_Requirement:_ Repeat each line word for word.

-- start of Provided data --

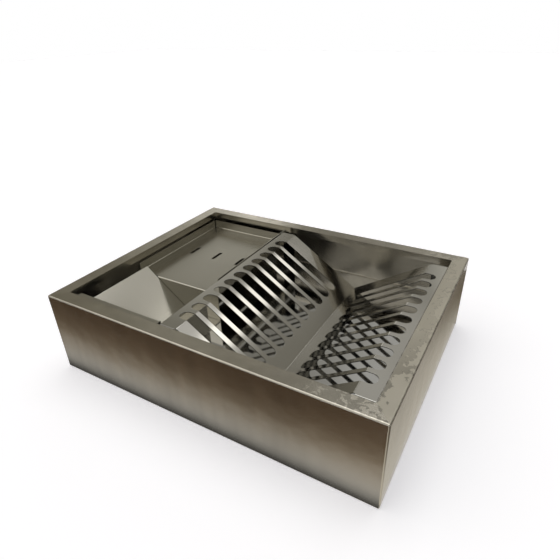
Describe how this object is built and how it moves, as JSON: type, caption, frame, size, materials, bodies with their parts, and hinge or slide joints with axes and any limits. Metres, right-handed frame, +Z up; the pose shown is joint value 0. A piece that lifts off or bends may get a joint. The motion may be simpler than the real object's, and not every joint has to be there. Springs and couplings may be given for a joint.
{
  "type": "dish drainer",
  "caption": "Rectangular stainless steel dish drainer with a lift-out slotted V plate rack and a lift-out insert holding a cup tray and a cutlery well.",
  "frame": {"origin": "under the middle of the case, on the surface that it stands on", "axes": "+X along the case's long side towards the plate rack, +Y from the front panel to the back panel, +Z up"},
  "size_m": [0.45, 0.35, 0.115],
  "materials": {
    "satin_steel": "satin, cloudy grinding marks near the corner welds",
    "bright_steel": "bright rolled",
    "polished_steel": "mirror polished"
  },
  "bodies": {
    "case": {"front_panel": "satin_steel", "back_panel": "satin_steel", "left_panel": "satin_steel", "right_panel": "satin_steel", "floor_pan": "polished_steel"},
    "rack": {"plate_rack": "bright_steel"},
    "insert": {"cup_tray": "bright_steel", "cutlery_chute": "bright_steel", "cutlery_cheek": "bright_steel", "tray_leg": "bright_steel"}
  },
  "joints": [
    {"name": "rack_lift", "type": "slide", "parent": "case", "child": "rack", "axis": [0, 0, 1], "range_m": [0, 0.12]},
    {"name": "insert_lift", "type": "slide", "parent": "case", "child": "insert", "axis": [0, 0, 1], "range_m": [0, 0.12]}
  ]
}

-- end of Provided data --

_Answer to the task:_
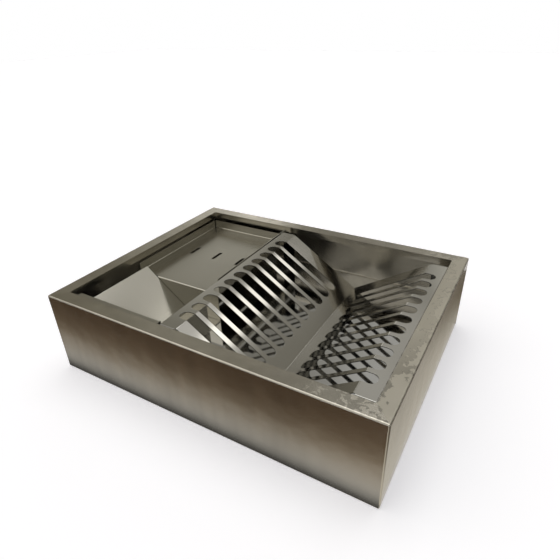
Describe how this object is built and how it moves, as JSON: type, caption, frame, size, materials, bodies with their parts, and hinge or slide joints with axes and any limits. Metres, right-handed frame, +Z up; the pose shown is joint value 0. A piece that lifts off or bends may get a joint. The motion may be simpler than the real object's, and not every joint has to be there. Springs and couplings may be given for a joint.
{
  "type": "dish drainer",
  "caption": "Rectangular stainless steel dish drainer with a lift-out slotted V plate rack and a lift-out insert holding a cup tray and a cutlery well.",
  "frame": {"origin": "under the middle of the case, on the surface that it stands on", "axes": "+X along the case's long side towards the plate rack, +Y from the front panel to the back panel, +Z up"},
  "size_m": [0.45, 0.35, 0.115],
  "materials": {
    "satin_steel": "satin, cloudy grinding marks near the corner welds",
    "bright_steel": "bright rolled",
    "polished_steel": "mirror polished"
  },
  "bodies": {
    "case": {"front_panel": "satin_steel", "back_panel": "satin_steel", "left_panel": "satin_steel", "right_panel": "satin_steel", "floor_pan": "polished_steel"},
    "rack": {"plate_rack": "bright_steel"},
    "insert": {"cup_tray": "bright_steel", "cutlery_chute": "bright_steel", "cutlery_cheek": "bright_steel", "tray_leg": "bright_steel"}
  },
  "joints": [
    {"name": "rack_lift", "type": "slide", "parent": "case", "child": "rack", "axis": [0, 0, 1], "range_m": [0, 0.12]},
    {"name": "insert_lift", "type": "slide", "parent": "case", "child": "insert", "axis": [0, 0, 1], "range_m": [0, 0.12]}
  ]
}